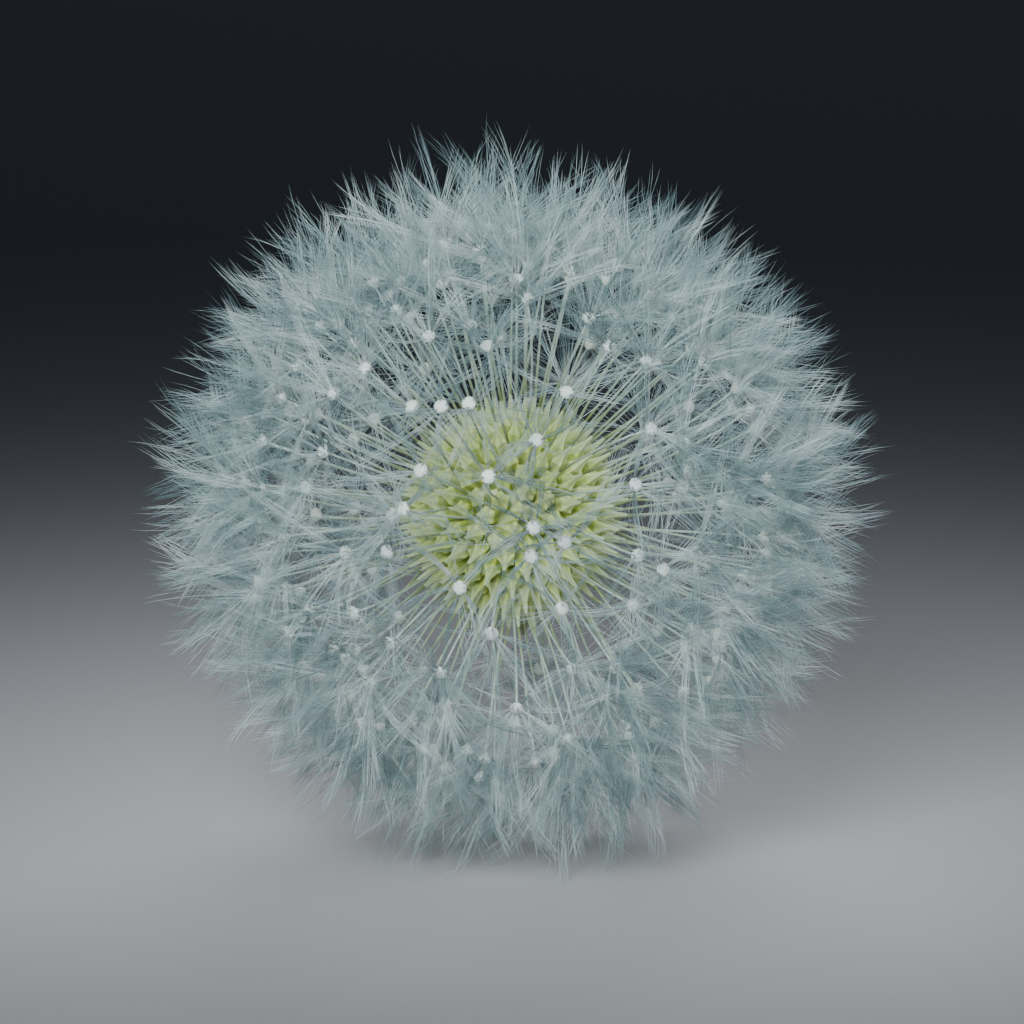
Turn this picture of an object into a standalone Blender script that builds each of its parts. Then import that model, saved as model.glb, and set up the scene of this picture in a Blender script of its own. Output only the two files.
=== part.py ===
"""A dandelion seed head, picked off its stem and set down on its own down.

Frame: metres, +Z up, the origin on the surface under the middle of the head's box. The apex of the head
faces -Y, tipped up a little, and the cut stem is behind. Each seed is an achene on the receptacle, a thin
beak, and a parachute of rays. The pale beaks and rays interlock in one body, and the achenes are one body
with the receptacle.
"""

import math
import random

import bmesh
import bpy
from mathutils import Matrix, Vector

MM = 0.001

# The head. Distances are measured from its middle, and places along its axis are positive to the apex.
CENTRE_HEIGHT = 18.7 * MM  # under the head's 20.7 mm radius: the down is pressed flat where it rests
CENTRE_BACK = 1.0 * MM  # the head reaches further at the apex than behind, and this centres its box
APEX_ELEVATION = math.radians(13)
SEED_COUNT = 134
LAST_ROW = math.radians(140)  # from the apex to the row of seeds next to the stem
SCATTER = 13  # seeds the small random leans and turns; with it every parachute crosses a neighbour
LEAN = 0.06
REACH_SPREAD = 0.5 * MM

# The down: beaks, hubs and rays.
HUB_DISTANCE = 14.9 * MM
HUB_RADIUS = 0.55 * MM
HUB_DEPTH = 0.6 * MM
BEAK_RADIUS = 0.2 * MM
BEAK_SIDES = 3
RAYS = 9
RAY_LENGTH = 6.8 * MM
# Between a ray and the seed's axis, in turn round the hub.
RAY_SPREADS = [math.radians(a) for a in (40, 56, 70)]
FOOT_DEPTH = 0.22 * MM  # thickness of a ray where it bends to lie along the surface
FOOT_HALF_WIDTH = 0.13 * MM

# The receptacle and its achenes.
RECEPTACLE_RADIUS = 3.6 * MM
RECEPTACLE_SIDES = 16
RECEPTACLE_RINGS = 10
NECK_RADIUS = 2.1 * MM
NECK_END = -4.3 * MM
ACHENE_SIDES = 4
ACHENE_ROOT = 2.9 * MM
ACHENE_WIDEST = 5.0 * MM
ACHENE_TIP = 6.3 * MM
ACHENE_ROOT_RADIUS = 0.3 * MM
ACHENE_WIDEST_RADIUS = 0.62 * MM
ACHENE_TIP_RADIUS = 0.16 * MM
GAP = 0.3 * MM  # between one body and the next

# The stem and the bracts behind the receptacle.
STEM_RADIUS = 1.7 * MM
STEM_BORE = 1.0 * MM
STEM_FLARE = 0.25 * MM
STEM_END = -10.0 * MM
COLLAR_RADIUS = 2.6 * MM
COLLAR_DEPTH = 0.9 * MM
BRACT_THICKNESS = 0.6 * MM
BRACT_SWELL = (0.25, 0.95)  # the stretch of half a sine wave that its width follows, base to tip
# A blade's midline, in millimetres, as (distance from the axis, place along it).
INNER_BRACTS = 13
INNER_HALF_WIDTH = 1.05 * MM
INNER_MIDLINE = ((2.3, -5.05), (3.3, -5.6), (4.2, -7.1), (4.8, -9.4), (5.3, -11.7), (6.0, -13.6))
OUTER_BRACTS = 9
OUTER_HALF_WIDTH = 0.8 * MM
OUTER_MIDLINE = ((2.3, -5.1), (2.8, -6.1), (3.1, -7.5), (3.2, -9.0), (3.6, -10.4))

TURN_STEPS = 20
MERGE_DISTANCE = 0.01 * MM
GOLDEN_ANGLE = math.pi * (3 - math.sqrt(5))
UP = Vector((0, 0, 1))
# From the head's own axes, with its apex along +Z, to the world's.
TIPPED = Matrix.Rotation(math.pi / 2 - APEX_ELEVATION, 4, "X")
HEAD = Matrix.Translation((0, CENTRE_BACK, CENTRE_HEIGHT)) @ TIPPED


def clear_scene():
    for obj in list(bpy.data.objects):
        bpy.data.objects.remove(obj, do_unlink=True)


def new_collection(name):
    collection = bpy.data.collections.new(name)
    bpy.context.scene.collection.children.link(collection)
    return collection


def material(name, colour, roughness):
    made = bpy.data.materials.new(name)
    made.use_nodes = True
    shader = made.node_tree.nodes["Principled BSDF"]
    shader.inputs["Base Color"].default_value = (*colour, 1)
    shader.inputs["Roughness"].default_value = roughness
    shader.inputs["Metallic"].default_value = 0
    return made


def mesh_object(name, bm, collection, place=None):
    """Turns the bmesh into an object at that place."""
    mesh = bpy.data.meshes.new(name)
    bm.to_mesh(mesh)
    bm.free()
    obj = bpy.data.objects.new(name, mesh)
    collection.objects.link(obj)
    if place is not None:
        obj.matrix_world = place
    return obj


def fuse(name, base, repeats, finish):
    """Joins the base and the repeats in one solid, then removes the repeats' objects and their collection."""
    union = base.modifiers.new("fused", "BOOLEAN")
    union.operation = "UNION"
    union.operand_type = "COLLECTION"
    union.solver = "MANIFOLD"
    union.collection = repeats
    bpy.context.view_layer.update()
    graph = bpy.context.evaluated_depsgraph_get()
    mesh = bpy.data.meshes.new_from_object(base.evaluated_get(graph), depsgraph=graph)
    base.modifiers.clear()
    base.data = mesh
    base.name = mesh.name = name
    mesh.materials.clear()
    mesh.materials.append(finish)
    for obj in list(repeats.objects):
        bpy.data.objects.remove(obj, do_unlink=True)
    bpy.data.collections.remove(repeats)
    return base


def turned(name, section, collection):
    """A ring turned round the head's axis. Its section's corners are (distance from the axis, place)."""
    bm = bmesh.new()
    corners = [bm.verts.new((r, 0, z)) for r, z in section]
    for i, corner in enumerate(corners):
        bm.edges.new((corner, corners[(i + 1) % len(corners)]))
    ring = mesh_object(name, bm, collection, HEAD)
    screw = ring.modifiers.new("turned", "SCREW")
    screw.steps = screw.render_steps = TURN_STEPS
    screw.use_merge_vertices = True
    screw.merge_threshold = MERGE_DISTANCE
    return ring


def seed_axes():
    """Unit vectors of the seeds in the head's axes: a golden-angle spiral from the apex to the last row."""
    lowest = math.cos(LAST_ROW)
    axes = []
    for i in range(SEED_COUNT):
        z = 1 - (1 - lowest) * (i + 0.5) / SEED_COUNT
        r = math.sqrt(1 - z * z)
        turn = i * GOLDEN_ANGLE
        axes.append(Vector((r * math.cos(turn), r * math.sin(turn), z)))
    return axes


def ray_route(hub, heading):
    """(bend, tip) of a ray, which turns at a bend to lie along the surface if it would go under it."""
    tip = hub + heading * RAY_LENGTH
    if tip.z >= 0:
        return None, tip
    run = hub.z / -heading.z
    bend = hub + heading * run
    along = Vector((heading.x, heading.y, 0)).normalized()
    return bend, bend + along * (RAY_LENGTH - run)


def draw_out(bm, side, hub, heading):
    """Draws a side of the hub out to a pointed ray. Past a bend, the ray's outer side lies on the surface."""
    bend, tip = ray_route(hub, heading)
    if bend is not None:
        side = bmesh.ops.extrude_discrete_faces(bm, faces=[side])["faces"][0]
        outer_first = sorted(side.verts, key=lambda vert: (vert.co - hub).length)
        bmesh.ops.pointmerge(bm, verts=outer_first[2:], merge_co=bend + UP * FOOT_DEPTH)
        outer = outer_first[:2]
        across = (tip - bend).normalized().cross(UP) * FOOT_HALF_WIDTH
        if (outer[1].co - outer[0].co).dot(across) < 0:
            across = -across
        outer[0].co = bend - across
        outer[1].co = bend + across
    side = bmesh.ops.extrude_discrete_faces(bm, faces=[side])["faces"][0]
    bmesh.ops.pointmerge(bm, verts=side.verts[:], merge_co=tip)


def seed_down(foot, hub, turn):
    """One seed's beak and parachute: a cone for the hub, with each of its sides drawn out to a ray."""
    axis = (hub - foot).normalized()
    stand = Matrix.Translation(hub) @ axis.to_track_quat("Z", "Y").to_matrix().to_4x4()
    bm = bmesh.new()
    bmesh.ops.create_cone(
        bm,
        cap_ends=True,
        segments=RAYS,
        radius1=BEAK_RADIUS,
        radius2=HUB_RADIUS,
        depth=HUB_DEPTH,
        matrix=stand @ Matrix.Rotation(turn, 4, "Z") @ Matrix.Translation((0, 0, -HUB_DEPTH / 2)),
    )
    sides = [face for face in bm.faces if len(face.verts) == 4]
    neck_end, _ = sorted((face for face in bm.faces if face not in sides), key=lambda face: face.calc_area())
    neck = [loop.vert for loop in neck_end.loops]
    group = RAYS // BEAK_SIDES
    welds = {neck[i]: neck[i - i % group + group // 2] for i in range(RAYS) if i % group != group // 2}
    bmesh.ops.weld_verts(bm, targetmap=welds)
    root = bmesh.ops.extrude_discrete_faces(bm, faces=[neck_end])["faces"][0]
    bmesh.ops.translate(bm, verts=root.verts, vec=foot + axis * HUB_DEPTH - hub)
    for i, side in enumerate(sides):
        middle = side.calc_center_median() - hub
        outwards = (middle - axis * middle.dot(axis)).normalized()
        spread = RAY_SPREADS[i % len(RAY_SPREADS)]
        draw_out(bm, side, hub, axis * math.cos(spread) + outwards * math.sin(spread))
    return bm


def build_down(collection, finish):
    """Every beak and parachute, in one body where the rays of neighbouring seeds cross."""
    chance = random.Random(SCATTER)
    parts = new_collection("down_parts")
    seeds = []
    for i, axis in enumerate(seed_axes()):
        lean = Vector([chance.uniform(-LEAN, LEAN) for _ in range(3)])
        reach = HUB_DISTANCE + chance.uniform(-REACH_SPREAD, REACH_SPREAD)
        foot = HEAD @ (axis * (ACHENE_TIP + GAP))
        hub = HEAD @ ((axis + lean).normalized() * reach)
        seeds.append(mesh_object(f"seed_{i}", seed_down(foot, hub, chance.uniform(0, math.tau)), parts))
    base = seeds[0]
    parts.objects.unlink(base)
    collection.objects.link(base)
    return fuse("down", base, parts, finish)


def achene():
    """A spindle along +Z that is widest past its middle and drawn in to a tip."""
    bm = bmesh.new()
    bmesh.ops.create_cone(
        bm,
        cap_ends=True,
        segments=ACHENE_SIDES,
        radius1=ACHENE_ROOT_RADIUS,
        radius2=ACHENE_WIDEST_RADIUS,
        depth=ACHENE_WIDEST - ACHENE_ROOT,
        matrix=Matrix.Translation((0, 0, (ACHENE_WIDEST + ACHENE_ROOT) / 2)),
    )
    top = max(bm.faces, key=lambda face: face.calc_center_median().z)
    tip = bmesh.ops.extrude_discrete_faces(bm, faces=[top])["faces"][0]
    draw_in = ACHENE_TIP_RADIUS / ACHENE_WIDEST_RADIUS
    for vert in tip.verts:
        vert.co = (vert.co.x * draw_in, vert.co.y * draw_in, ACHENE_TIP)
    return bm


def build_receptacle(collection, finish):
    """The convex cushion with its neck, and the achenes that stand on it, rooted well in."""
    bm = bmesh.new()
    bmesh.ops.create_uvsphere(
        bm, u_segments=RECEPTACLE_SIDES, v_segments=RECEPTACLE_RINGS, radius=RECEPTACLE_RADIUS
    )
    base = mesh_object("receptacle", bm, collection, HEAD)
    parts = new_collection("receptacle_parts")
    neck_top = -RECEPTACLE_RADIUS / 2
    bm = bmesh.new()
    bmesh.ops.create_cone(
        bm,
        cap_ends=True,
        segments=RECEPTACLE_SIDES,
        radius1=NECK_RADIUS,
        radius2=NECK_RADIUS,
        depth=neck_top - NECK_END,
        matrix=Matrix.Translation((0, 0, (neck_top + NECK_END) / 2)),
    )
    mesh_object("neck", bm, parts, HEAD)
    for i, axis in enumerate(seed_axes()):
        stand = axis.to_track_quat("Z", "Y").to_matrix().to_4x4()
        mesh_object(f"achene_{i}", achene(), parts, HEAD @ stand)
    return fuse("receptacle", base, parts, finish)


def bract(half_width, midline):
    """A lance-shaped blade along the midline, as an open sheet that is still to get its thickness."""
    bm = bmesh.new()
    start, end = BRACT_SWELL
    rows = []
    for i, (r, z) in enumerate(midline):
        share = i / (len(midline) - 1)
        width = half_width * math.sin(math.pi * (start + (end - start) * share))
        rows.append([bm.verts.new((r * MM, side * width, z * MM)) for side in (-1, 1)])
    for near, far in zip(rows, rows[1:]):
        bm.faces.new((near[0], near[1], far[1], far[0]))
    return bm


def build_bracts(collection, finish):
    """The collar under the receptacle, with two whorls of narrow bracts turned back along the stem."""
    top = NECK_END - GAP
    bottom = top - COLLAR_DEPTH
    inner = STEM_RADIUS + GAP
    section = ((inner, top), (COLLAR_RADIUS, top), (COLLAR_RADIUS, bottom), (inner, bottom))
    base = turned("bracts", section, collection)
    parts = new_collection("bract_parts")
    whorls = (
        (INNER_BRACTS, INNER_HALF_WIDTH, INNER_MIDLINE),
        (OUTER_BRACTS, OUTER_HALF_WIDTH, OUTER_MIDLINE),
    )
    for count, half_width, midline in whorls:
        for i in range(count):
            place = HEAD @ Matrix.Rotation(math.tau * i / count, 4, "Z")
            blade = mesh_object(f"bract_{i}", bract(half_width, midline), parts, place)
            wall = blade.modifiers.new("wall", "SOLIDIFY")
            wall.thickness = BRACT_THICKNESS
            wall.offset = 0
    return fuse("bracts", base, parts, finish)


def build_stem(collection, finish):
    """What is left of the stem: a short hollow tube, a little wider at the cut."""
    top = NECK_END - GAP
    wide = STEM_RADIUS + STEM_FLARE
    section = ((STEM_BORE, top), (STEM_RADIUS, top), (wide, STEM_END), (STEM_BORE + STEM_FLARE, STEM_END))
    stem = turned("stem", section, collection)
    stem.data.materials.append(finish)
    return stem


def main():
    clear_scene()
    head = new_collection("dandelion_seed_head")
    build_down(head, material("down", (0.86, 0.9, 0.92), 0.6))
    build_receptacle(head, material("achenes", (0.62, 0.66, 0.26), 0.6))
    build_bracts(head, material("bracts", (0.22, 0.34, 0.1), 0.6))
    build_stem(head, material("stem", (0.5, 0.58, 0.34), 0.5))


main()
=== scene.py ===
"""A dandelion clock, dressed for a close look: silky parachutes, beaks, achenes, bracts and the cut stem.

The head is one rigid body. Its middle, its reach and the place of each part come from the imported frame,
and the sizes of what is too fine for the frame are named below. Nearly everything is modelled once, along
+Z, and copied into place.
"""

import math
import random

import bmesh
import bpy
from mathutils import Matrix, Vector


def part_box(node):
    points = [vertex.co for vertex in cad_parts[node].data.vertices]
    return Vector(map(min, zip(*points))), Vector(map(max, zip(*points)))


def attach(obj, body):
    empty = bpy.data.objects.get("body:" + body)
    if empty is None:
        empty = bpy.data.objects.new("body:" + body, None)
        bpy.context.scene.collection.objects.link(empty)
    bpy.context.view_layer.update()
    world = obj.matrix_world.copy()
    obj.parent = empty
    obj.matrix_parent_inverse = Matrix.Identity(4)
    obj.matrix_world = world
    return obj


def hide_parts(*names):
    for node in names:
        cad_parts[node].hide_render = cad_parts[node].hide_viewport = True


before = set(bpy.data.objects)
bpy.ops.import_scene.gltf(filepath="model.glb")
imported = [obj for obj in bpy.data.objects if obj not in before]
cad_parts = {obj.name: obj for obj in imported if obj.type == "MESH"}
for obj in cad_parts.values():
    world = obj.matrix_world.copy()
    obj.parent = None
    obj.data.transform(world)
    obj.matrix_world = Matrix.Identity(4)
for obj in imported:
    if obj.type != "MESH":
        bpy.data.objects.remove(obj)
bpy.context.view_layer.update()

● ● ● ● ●

Exercise: Reproduce exactly the lines from the line with "wide = STEM_RADIUS + STEM_FLARE" through the line with "bpy.data.objects.remove(obj)", both end lines included, and only those lines.

Answer for this exercise:
    wide = STEM_RADIUS + STEM_FLARE
    section = ((STEM_BORE, top), (STEM_RADIUS, top), (wide, STEM_END), (STEM_BORE + STEM_FLARE, STEM_END))
    stem = turned("stem", section, collection)
    stem.data.materials.append(finish)
    return stem


def main():
    clear_scene()
    head = new_collection("dandelion_seed_head")
    build_down(head, material("down", (0.86, 0.9, 0.92), 0.6))
    build_receptacle(head, material("achenes", (0.62, 0.66, 0.26), 0.6))
    build_bracts(head, material("bracts", (0.22, 0.34, 0.1), 0.6))
    build_stem(head, material("stem", (0.5, 0.58, 0.34), 0.5))


main()
=== scene.py ===
"""A dandelion clock, dressed for a close look: silky parachutes, beaks, achenes, bracts and the cut stem.

The head is one rigid body. Its middle, its reach and the place of each part come from the imported frame,
and the sizes of what is too fine for the frame are named below. Nearly everything is modelled once, along
+Z, and copied into place.
"""

import math
import random

import bmesh
import bpy
from mathutils import Matrix, Vector


def part_box(node):
    points = [vertex.co for vertex in cad_parts[node].data.vertices]
    return Vector(map(min, zip(*points))), Vector(map(max, zip(*points)))


def attach(obj, body):
    empty = bpy.data.objects.get("body:" + body)
    if empty is None:
        empty = bpy.data.objects.new("body:" + body, None)
        bpy.context.scene.collection.objects.link(empty)
    bpy.context.view_layer.update()
    world = obj.matrix_world.copy()
    obj.parent = empty
    obj.matrix_parent_inverse = Matrix.Identity(4)
    obj.matrix_world = world
    return obj


def hide_parts(*names):
    for node in names:
        cad_parts[node].hide_render = cad_parts[node].hide_viewport = True


before = set(bpy.data.objects)
bpy.ops.import_scene.gltf(filepath="model.glb")
imported = [obj for obj in bpy.data.objects if obj not in before]
cad_parts = {obj.name: obj for obj in imported if obj.type == "MESH"}
for obj in cad_parts.values():
    world = obj.matrix_world.copy()
    obj.parent = None
    obj.data.transform(world)
    obj.matrix_world = Matrix.Identity(4)
for obj in imported:
    if obj.type != "MESH":
        bpy.data.objects.remove(obj)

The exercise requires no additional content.